Dr. Parmley testified there was some risk in the use of sodium pentothal.
Notwithstanding the complete disclosure on the part of the defendant doctors, plaintiffs offered no evidence of what a reasonable physician would do under like and similar circumstances, no evidence it was wrong for Dr. Menehan to call for a cardiac catheterization, no evidence it was medical error to do this diagnostic procedure or that the manner in which it was performed was error, nor any evidence the choice of anesthetic or the amount administered was erroneous. The evidence clearly shows that plaintiffs were informed of the nature of the procedure and of the things the doctors were undertaking to do. They had the facts upon which to base their decision, and we are of the opinion the parents were fully informed. The record is devoid of any standard of care required of the defendant doctors, much less any violation of such standards, known or unknown.
The evidence introduced by the plaintiffs was wholly insufficient to establish a case of liability against any of the defendants. It also was insufficient to permit a jury to speculate as to what the defendants should or should not have done.
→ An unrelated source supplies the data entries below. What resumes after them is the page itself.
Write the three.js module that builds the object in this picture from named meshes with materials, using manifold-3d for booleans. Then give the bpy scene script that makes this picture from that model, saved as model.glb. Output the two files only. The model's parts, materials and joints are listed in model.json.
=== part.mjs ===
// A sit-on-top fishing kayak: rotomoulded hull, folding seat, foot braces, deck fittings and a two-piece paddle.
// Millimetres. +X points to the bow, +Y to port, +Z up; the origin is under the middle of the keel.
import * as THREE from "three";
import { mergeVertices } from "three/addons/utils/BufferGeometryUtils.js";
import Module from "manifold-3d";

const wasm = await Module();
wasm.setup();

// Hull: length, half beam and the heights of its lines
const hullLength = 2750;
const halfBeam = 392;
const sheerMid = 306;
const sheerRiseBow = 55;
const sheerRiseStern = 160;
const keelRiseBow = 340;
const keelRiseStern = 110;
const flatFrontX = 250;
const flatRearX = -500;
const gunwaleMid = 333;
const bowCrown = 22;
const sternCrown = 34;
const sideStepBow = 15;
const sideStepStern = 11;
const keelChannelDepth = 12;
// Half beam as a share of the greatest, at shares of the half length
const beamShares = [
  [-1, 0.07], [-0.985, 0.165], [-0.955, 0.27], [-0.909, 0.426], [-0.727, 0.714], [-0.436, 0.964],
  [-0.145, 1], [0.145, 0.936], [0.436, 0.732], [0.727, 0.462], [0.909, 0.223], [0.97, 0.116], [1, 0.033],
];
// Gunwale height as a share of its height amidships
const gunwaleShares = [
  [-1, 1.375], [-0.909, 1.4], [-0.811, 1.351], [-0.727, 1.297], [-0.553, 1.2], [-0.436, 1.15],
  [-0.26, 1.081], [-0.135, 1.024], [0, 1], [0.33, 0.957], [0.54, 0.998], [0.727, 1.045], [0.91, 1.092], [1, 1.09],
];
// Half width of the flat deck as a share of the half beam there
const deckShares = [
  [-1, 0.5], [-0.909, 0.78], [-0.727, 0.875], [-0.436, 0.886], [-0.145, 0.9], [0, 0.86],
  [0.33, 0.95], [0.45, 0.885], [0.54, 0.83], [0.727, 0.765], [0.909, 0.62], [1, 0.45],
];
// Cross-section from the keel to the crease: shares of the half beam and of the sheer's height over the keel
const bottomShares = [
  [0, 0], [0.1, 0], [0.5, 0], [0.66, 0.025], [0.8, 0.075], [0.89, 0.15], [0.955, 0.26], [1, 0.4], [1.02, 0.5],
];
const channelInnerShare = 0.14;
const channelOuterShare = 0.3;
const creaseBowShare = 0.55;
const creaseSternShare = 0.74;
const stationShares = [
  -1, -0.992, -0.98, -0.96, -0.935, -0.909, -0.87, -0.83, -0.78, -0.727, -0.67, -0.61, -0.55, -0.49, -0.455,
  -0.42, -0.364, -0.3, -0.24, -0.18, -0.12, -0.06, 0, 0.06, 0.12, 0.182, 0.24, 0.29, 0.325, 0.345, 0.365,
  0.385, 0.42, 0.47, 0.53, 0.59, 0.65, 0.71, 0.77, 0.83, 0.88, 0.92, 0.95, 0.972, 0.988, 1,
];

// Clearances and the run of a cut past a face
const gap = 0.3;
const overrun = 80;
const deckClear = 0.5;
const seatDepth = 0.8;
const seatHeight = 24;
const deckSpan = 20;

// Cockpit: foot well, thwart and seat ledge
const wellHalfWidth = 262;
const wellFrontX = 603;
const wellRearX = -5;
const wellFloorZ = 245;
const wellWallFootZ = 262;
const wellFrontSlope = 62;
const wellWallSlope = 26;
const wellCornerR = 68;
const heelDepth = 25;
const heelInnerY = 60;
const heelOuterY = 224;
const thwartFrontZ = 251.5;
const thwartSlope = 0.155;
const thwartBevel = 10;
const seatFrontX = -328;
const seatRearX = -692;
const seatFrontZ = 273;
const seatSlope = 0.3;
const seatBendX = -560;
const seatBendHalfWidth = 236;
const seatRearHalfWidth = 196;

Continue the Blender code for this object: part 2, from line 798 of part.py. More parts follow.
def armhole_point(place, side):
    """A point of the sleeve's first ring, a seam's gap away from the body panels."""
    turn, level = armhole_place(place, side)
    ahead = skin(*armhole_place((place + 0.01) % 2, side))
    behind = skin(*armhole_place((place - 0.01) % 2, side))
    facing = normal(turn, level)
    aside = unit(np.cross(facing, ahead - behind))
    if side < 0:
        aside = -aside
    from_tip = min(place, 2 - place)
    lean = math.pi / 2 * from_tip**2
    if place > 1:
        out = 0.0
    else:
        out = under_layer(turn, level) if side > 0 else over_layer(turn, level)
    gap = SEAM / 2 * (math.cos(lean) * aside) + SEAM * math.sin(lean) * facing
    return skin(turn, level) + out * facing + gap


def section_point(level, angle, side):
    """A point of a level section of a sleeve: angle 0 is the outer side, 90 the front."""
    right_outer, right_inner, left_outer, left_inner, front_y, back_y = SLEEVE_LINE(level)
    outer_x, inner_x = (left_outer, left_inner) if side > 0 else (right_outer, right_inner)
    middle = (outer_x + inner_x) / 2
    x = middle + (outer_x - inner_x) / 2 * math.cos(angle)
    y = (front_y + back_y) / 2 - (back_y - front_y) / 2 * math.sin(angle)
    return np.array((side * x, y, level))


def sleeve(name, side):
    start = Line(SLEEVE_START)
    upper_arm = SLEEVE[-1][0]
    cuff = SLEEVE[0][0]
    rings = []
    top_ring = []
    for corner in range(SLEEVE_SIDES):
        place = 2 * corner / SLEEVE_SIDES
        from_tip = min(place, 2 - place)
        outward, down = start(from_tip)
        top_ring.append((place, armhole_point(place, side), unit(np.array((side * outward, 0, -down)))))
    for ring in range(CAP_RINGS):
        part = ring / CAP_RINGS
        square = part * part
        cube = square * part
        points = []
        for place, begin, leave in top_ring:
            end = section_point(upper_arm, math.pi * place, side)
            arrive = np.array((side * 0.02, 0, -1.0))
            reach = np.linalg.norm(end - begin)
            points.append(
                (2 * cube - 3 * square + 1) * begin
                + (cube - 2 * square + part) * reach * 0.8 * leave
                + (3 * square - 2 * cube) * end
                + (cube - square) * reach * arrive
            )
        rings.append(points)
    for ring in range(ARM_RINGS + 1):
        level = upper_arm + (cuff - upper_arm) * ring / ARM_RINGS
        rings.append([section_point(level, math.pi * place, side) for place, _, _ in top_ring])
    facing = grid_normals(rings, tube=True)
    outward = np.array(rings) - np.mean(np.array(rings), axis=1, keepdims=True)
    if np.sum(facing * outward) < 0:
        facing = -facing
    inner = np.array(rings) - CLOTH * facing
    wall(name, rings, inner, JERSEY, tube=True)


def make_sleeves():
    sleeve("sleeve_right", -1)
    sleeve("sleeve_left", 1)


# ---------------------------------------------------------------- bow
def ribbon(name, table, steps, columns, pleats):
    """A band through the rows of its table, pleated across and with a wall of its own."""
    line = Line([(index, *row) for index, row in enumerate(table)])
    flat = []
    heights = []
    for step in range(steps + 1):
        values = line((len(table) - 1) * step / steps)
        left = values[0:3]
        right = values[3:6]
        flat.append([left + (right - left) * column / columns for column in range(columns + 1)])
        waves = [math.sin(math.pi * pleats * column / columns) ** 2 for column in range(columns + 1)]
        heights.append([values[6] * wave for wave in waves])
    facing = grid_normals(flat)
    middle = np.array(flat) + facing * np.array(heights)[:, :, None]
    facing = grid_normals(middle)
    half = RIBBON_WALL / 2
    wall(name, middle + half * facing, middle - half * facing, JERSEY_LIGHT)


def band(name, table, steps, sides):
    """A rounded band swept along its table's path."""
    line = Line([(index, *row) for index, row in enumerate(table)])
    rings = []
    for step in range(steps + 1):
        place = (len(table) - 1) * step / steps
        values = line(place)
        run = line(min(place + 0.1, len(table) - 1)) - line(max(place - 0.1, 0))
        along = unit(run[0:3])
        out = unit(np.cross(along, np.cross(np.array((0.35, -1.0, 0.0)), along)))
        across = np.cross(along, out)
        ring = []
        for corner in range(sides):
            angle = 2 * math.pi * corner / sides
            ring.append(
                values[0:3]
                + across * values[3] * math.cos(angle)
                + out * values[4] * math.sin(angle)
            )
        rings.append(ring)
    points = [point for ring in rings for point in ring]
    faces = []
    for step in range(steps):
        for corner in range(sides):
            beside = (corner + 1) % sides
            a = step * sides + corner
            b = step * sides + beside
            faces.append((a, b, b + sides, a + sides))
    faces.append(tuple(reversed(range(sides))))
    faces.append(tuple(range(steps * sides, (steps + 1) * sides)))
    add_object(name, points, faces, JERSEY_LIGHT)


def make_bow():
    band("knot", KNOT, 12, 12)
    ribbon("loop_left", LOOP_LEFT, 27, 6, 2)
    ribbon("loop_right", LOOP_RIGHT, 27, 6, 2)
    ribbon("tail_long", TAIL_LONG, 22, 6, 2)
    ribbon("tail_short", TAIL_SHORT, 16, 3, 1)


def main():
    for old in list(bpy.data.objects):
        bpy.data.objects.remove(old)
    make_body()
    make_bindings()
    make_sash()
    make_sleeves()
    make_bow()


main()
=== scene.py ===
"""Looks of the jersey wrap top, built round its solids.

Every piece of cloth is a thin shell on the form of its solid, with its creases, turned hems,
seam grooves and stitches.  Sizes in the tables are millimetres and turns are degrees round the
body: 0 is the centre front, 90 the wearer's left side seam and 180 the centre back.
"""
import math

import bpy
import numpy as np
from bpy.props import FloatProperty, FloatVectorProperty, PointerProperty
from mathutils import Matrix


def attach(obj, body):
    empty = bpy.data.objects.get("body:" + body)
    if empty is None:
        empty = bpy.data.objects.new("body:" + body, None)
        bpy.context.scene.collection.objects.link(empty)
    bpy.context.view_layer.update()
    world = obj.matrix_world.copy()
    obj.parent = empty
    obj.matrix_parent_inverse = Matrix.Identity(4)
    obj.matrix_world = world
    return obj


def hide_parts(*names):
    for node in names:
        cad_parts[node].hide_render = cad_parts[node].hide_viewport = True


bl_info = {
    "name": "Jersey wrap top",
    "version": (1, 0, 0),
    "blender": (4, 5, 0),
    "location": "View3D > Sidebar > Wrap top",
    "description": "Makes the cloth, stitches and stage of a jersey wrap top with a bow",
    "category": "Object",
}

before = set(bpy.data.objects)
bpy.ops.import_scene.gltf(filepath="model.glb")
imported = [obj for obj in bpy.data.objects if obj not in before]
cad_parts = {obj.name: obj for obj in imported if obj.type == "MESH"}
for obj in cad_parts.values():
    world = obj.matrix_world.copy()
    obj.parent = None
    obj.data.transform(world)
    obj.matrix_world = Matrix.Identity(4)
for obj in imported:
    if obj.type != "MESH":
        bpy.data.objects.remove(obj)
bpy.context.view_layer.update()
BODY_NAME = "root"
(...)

The facts in this case are unlike the facts in the Natanson case. There Dr. Kline made no disclosure whatsoever, and the treatment was new and very dangerous; while in the instant case Dr. Menehan advised plaintiffs of the procedure sufficiently to constitute *11 an informed consent. There was no evidence of this operation being extremely hazardous; no evidence of any death resulting from such an operation or any malpractice in performing the exploratory treatment. No evidence of fault or breach of proper medical standards was established against the defendant doctors. There is nothing in this action to detract from the rules of law laid down in the Natanson case.
A diligent examination of the record reveals it is devoid of a factual issue to submit to the jury. Therefore, the judgment of the trial court is affirmed.